All series of senior notes are fully and unconditionally guaranteed, jointly and severally, by Delphi Automotive PLC and
by certain of Delphi Corporation's direct and indirect parent companies, subject to customary release provisions (other than in
the case of Delphi Automotive PLC). Prior to the first quarter of 2014, certain of Delphi Corporation's direct and indirect
subsidiaries, which were directly or indirectly 100% owned by Delphi Automotive PLC, fully and unconditionally guaranteed
all series of senior notes then outstanding; however, all Delphi Corporation subsidiary guarantees were released during the first
quarter of 2014 because such guarantors no longer guaranteed the Credit Agreement.
Other Financing
Receivable factoring—Various accounts receivable factoring facilities are maintained in Europe and are accounted for as
short-term debt. These uncommitted factoring facilities are available through various financial institutions. In 2013 Delphi
entered into a new accounts receivable factoring agreement in Europe to replace and consolidate current European factoring
facilities. The new agreement is a €350 million committed facility with borrowings under the new program being subject to the
availability of eligible accounts receivable. As of December 31, 2014 and December 31, 2013, $0 million and $1 million,
respectively, were outstanding under these accounts receivable factoring facilities. Collateral is not generally required related to
these trade accounts receivable. In addition, during the year ended December 31, 2014, one of the Company’s European
subsidiaries factored, without recourse, receivables related to certain foreign research tax credits to a financial institution. This
transaction was accounted for as a true sale of the receivables, and the Company therefore derecognized approximately $73
million from Other current assets in the consolidated balance sheet as of December 31, 2014. Expenses of approximately $2
million incurred in conjunction with this transaction were recorded to Interest expense during the year ended December 31,
2014.
Capital leases and other—As of December 31, 2014 and December 31, 2013, approximately $53 million and
approximately $47 million, respectively, of other debt issued by certain non-U.S. subsidiaries and capital lease obligations were
outstanding.
Interest—Cash paid for interest related to amounts outstanding totaled $119 million, $118 million and $119 million for
the years ended December 31, 2014, 2013 and 2012, respectively.
12. PENSION BENEFITS
Certain of Delphi’s non-U.S. subsidiaries sponsor defined benefit pension plans, which generally provide benefits based
on negotiated amounts for each year of service. Delphi’s primary non-U.S. plans are located in France, Germany, Mexico,
Portugal and the United Kingdom (“U.K.”). The U.K. and certain Mexican plans are funded. In addition, Delphi has defined
benefit plans in South Korea, Turkey and Italy for which amounts are payable to employees immediately upon separation. The
obligations for these plans are recorded over the requisite service period.

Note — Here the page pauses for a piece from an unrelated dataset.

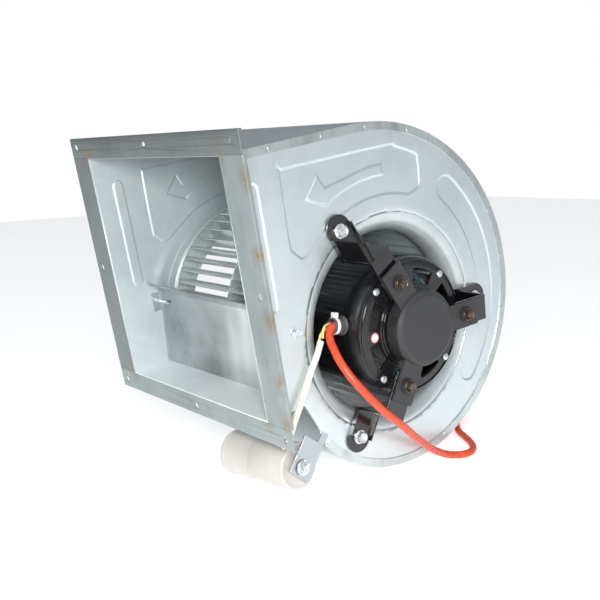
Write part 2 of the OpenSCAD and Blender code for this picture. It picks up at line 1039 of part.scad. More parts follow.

Delphi sponsors a Supplemental Executive Retirement Program (“SERP”) for those employees who were U.S. executives
of DPHH prior to September 30, 2008 and were still U.S. executives of Delphi on October 7, 2009, the effective date of the
program. This program is unfunded. Executives receive benefits over 5 years after an involuntary or voluntary separation from
Delphi. The SERP is closed to new members.